4 Best Ways To Deal With Trolls

For a while, I’ve wanted to write a post about the best ways to deal with trolls on the Internet. Despite what many seem to think, trolls have always existed, as long as the Internet has. Really, “trolling” used to mean people having a laugh and it’s now taken on a different meaning.

What also kind of annoys me is that there are some who say anyone who disagrees with them is a troll. There’s a big difference between psychological harm and someone just tactlessly disagreeing. I’ve even been branded a troll myself because I disagreed with someone. I was mortified! It’s a word that is used far too frequently now.

best ways to deal with trolls

My first experience of online trolling was way back in 1996 when someone in a Compuserve chat room had a go at me simply for being Scottish and a protestant and not supporting Rangers. The nerve of me! There is no shortage of advice on how to survive trolling, and definitely no shortage of support for those suffering. But what I always want to do is scrape something positive from the experience, if possible. So, here are my top 5 tips for dealing with nasty people.

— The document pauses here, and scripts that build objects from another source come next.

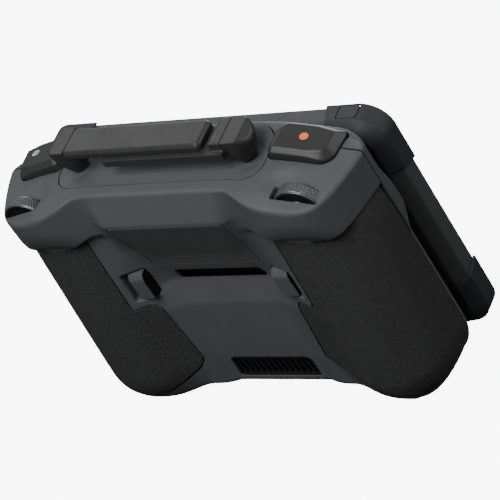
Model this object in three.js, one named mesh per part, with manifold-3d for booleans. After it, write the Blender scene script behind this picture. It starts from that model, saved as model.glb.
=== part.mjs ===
// Handheld radio transmitter with a folding display, shown folded and standing on its lower edge.
// Millimetres. +X is the operator's right, +Y is the back of the controller, +Z is its antenna end.
import * as THREE from 'three';
import { mergeVertices } from 'three/addons/utils/BufferGeometryUtils.js';
import Module from 'manifold-3d';

const wasm = await Module();
wasm.setup();

// ---------------------------------------------------------------- driving dimensions
const depthOverall = 71;
const gap = 0.3;
const wall = 2.5;
const coverThickness = 2.2;

const deckDepth = 19.5;
const partingDepth = 32;
const bodyHalfWidth = 95;
const centreBottom = 9;
const topHeight = 147.6;

const screenHalfWidth = 90;
const screenBottom = 3.5;
const screenTop = 130;
const screenSideDepth = 9.5;
const screenDepth = 15;
const bumperHalfWidth = 91.8;
const bumperTop = 133.5;
const bumperInner = 65;
const bumperSide = 32;

const foldAxis = { depth: 19.4, height: 137 };
const knuckleRadius = 3;
const foldPinRadius = 1.4;
const hingePocket = { halfWidth: 34.6, bottom: 131.4, top: 141.2, depth: 25.4 };
const tiltAxis = { depth: 14.9, height: 66.75 };
const armFront = 16.4;
const armBack = 19.1;

const antennaX = 44.6;
const antennaDepth = 39;
const antennaSeam = 42.5;
const antennaTop = 160.9;
const upperBar = [157.3, 160.9];
const lowerBar = [153.2, 156.8];

const dialX = 73;
const dialDepth = 57.3;
const dialHeight = 131.9;
const dialRadius = 12;
const dialWidth = 3.8;

const stickX = 66;
const stickHeight = 95;
const stickDepth = 34;

const backButton = { inner: 36.2, outer: 43.4, bottom: 75.3, top: 91.4, face: 57.6 };
const shoulderTilt = 0.2443;

const sides = [['left', -1], ['right', 1]];

// ---------------------------------------------------------------- materials
const paint = (hex, roughness, metalness) =>
  new THREE.MeshStandardMaterial({ color: hex, roughness, metalness });
const shellGrey = paint(0x56575a, 0.55, 0);
const deckGrey = paint(0x37383b, 0.6, 0);
const gripRubber = paint(0x2c2c2f, 0.85, 0);
const bumperRubber = paint(0x2a2b2e, 0.8, 0);
const buttonBlack = paint(0x3a3a3c, 0.45, 0);
const antennaBlack = paint(0x48484a, 0.4, 0);
const darkPlastic = paint(0x17181a, 0.6, 0);
const glassBlack = paint(0x08090b, 0.08, 0);
const steel = paint(0x8e9093, 0.35, 1);
const aluminium = paint(0xa6a8ab, 0.4, 1);
const boardGreen = paint(0x1d4a33, 0.6, 0);
const batteryBlue = paint(0x2b3f5c, 0.5, 0);

// ---------------------------------------------------------------- geometry helpers
// Y coordinate of a plane a given distance behind the front of the folded display.
const fromFront = (depth) => depth - depthOverall / 2;

function solidOf(geometry) {
  const bare = geometry.clone();
  bare.deleteAttribute('normal');
  bare.deleteAttribute('uv');
  const merged = mergeVertices(bare, 1e-4);
  return new wasm.Manifold(new wasm.Mesh({
    numProp: 3,
    vertProperties: Float32Array.from(merged.attributes.position.array),
    triVerts: Uint32Array.from(merged.index.array),
  }));
}

function geometryOf(solid) {
  const mesh = solid.getMesh();
  const geometry = new THREE.BufferGeometry();
  geometry.setAttribute('position', new THREE.BufferAttribute(mesh.vertProperties, 3));
  geometry.setIndex(new THREE.BufferAttribute(mesh.triVerts, 1));
  geometry.computeVertexNormals();
  return geometry;
}

const union = (...solids) => solids.reduce((whole, solid) => whole.add(solid));

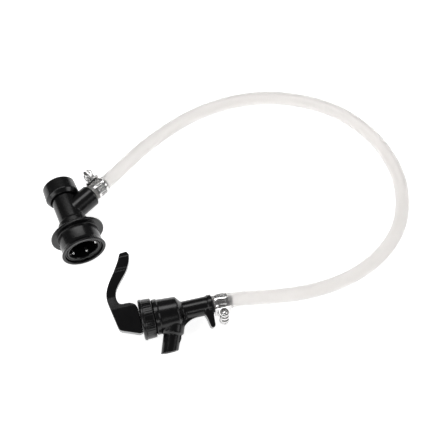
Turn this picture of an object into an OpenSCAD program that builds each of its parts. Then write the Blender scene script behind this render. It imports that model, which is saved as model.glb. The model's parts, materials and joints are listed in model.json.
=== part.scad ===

Please note that I always recommend that you mute people who are upsetting you online. If they are being abusive or threatening, copy the link of their comment or tweet as this is the best way to gather evidence to pass it on to the police. I took advice from Strathclyde Police about this once and they advised me that screenshots are not sufficient.

Use Your Experience To Help Others

One of my most recent experiences saw me having to block someone I had believed was a positive connection until that point. I had even gifted her a free paperback copy of my books once, at my own expense. However, there’s outright bullying and there’s passive-aggression, both of which can be harmful and damaging to your confidence, so would I really call her a troll? I’m not sure. Putting a word like “healthy” in quotes like that when talking about someone’s weight, for example is pretty mean though.

So, I had to make something positive out of this and I decided the best way was to write a blog about Avoidant Restrictive Food Intake Disorder. Not only was it closure for me and a way of helping others to get more information and identify what they might be going through themselves, it was a French-manicured middle finger to my troll and everyone else who had been nasty to me because of my issues over the years.

I was scared about writing it but it felt magic after I posted. So, take whatever issues are being used against you, whether it’s race, gender, sexuality, mental health issues etc and make an Instagram post or a blog out of it. Make it meaningful and positive and explain how it has affected you. I’ll bet you get support from those who matter.

Make Every Reply A Sales Opportunity

While I don’t recommend sharing your own products with a troll, I do think you should use it for good. Perhaps you have an Amazon affiliate account. Send them links to things. Anything. For example, if someone was being derogatory about my country now, I’d send them a link to a Scottish flag on Amazon, with an affiliate link, of course. If they click, anything they buy in the next 30 days will provide a residual income for you. Win.

Of course, they might not click your links, but someone else seeing the fight might, and then get distracted on Amazon and buy a TV. You just never know and it’s worth a try.

best ways to deal with trolls

Keep A Sense Of Humour About It – Literally

I know this man who has a very effective way of dealing with trolls. I can’t say who he is or share the profile he uses but he has three profiles. One for his casual chats, one for his professional life and another for winding up trolls. He has invented this character who has some special psychic talents and can offer her services for free for them, if they want.

While I don’t condone fake profiles or winding people up, it is a way of distracting the troll. It keeps an air of humour in a situation that might otherwise be frustrating. So long as nobody is defrauding anyone, threatening anyone or getting hurt, I do think this is an option if you feel that way inclined. Just remember not to take it too far or you might end up getting in trouble yourself or making yourself angrier if they then turn on your pseudonym.

best ways to deal with trolls

When all else fails…

If you’re at a loss for what to say to someone who is completely unreasonable, just say, “Good bot! Here, have a ruble.” Then mute them and move on. If it’s a real person, they’ll be furious at the insinuation that they don’t even exist. But if it really is a bot, because who knows these days, it won’t matter what you say and it might disappear now that it’s been rumbled.

If you have any other ways of dealing with nuisance tweets or comments online, I would love it if you shared them below. Who knows, perhaps we will manage to collect enough best ways to deal with trolls to write another post sharing everyone else’s tips!



  1. 09/08/2018 / 10:12

    I’ve only really been trolled once, by someone who objected to me writing about mental health. I took a screenshot, deleted his comment, then used the screenshot as the focal point of a post – turning a potential negative into a real positive. I doubt he ever saw it, though!

  2. 10/01/2018 / 17:38

    Your ideas made me smile. The “good bot” one was especially clever.

    I believe in ignoring and blocking trolls. They seem to enjoy negative attention just as much as they do positive attention, so I can often get them to leave me alone by refusing to engage.

    I also make liberal use of the report button when needed, although I’m not entirely convinced that it’s actually doing anything.

    • 10/01/2018 / 18:29

      Same with regard to the report button. I think of all the complaints I have ever made, just two have been upheld.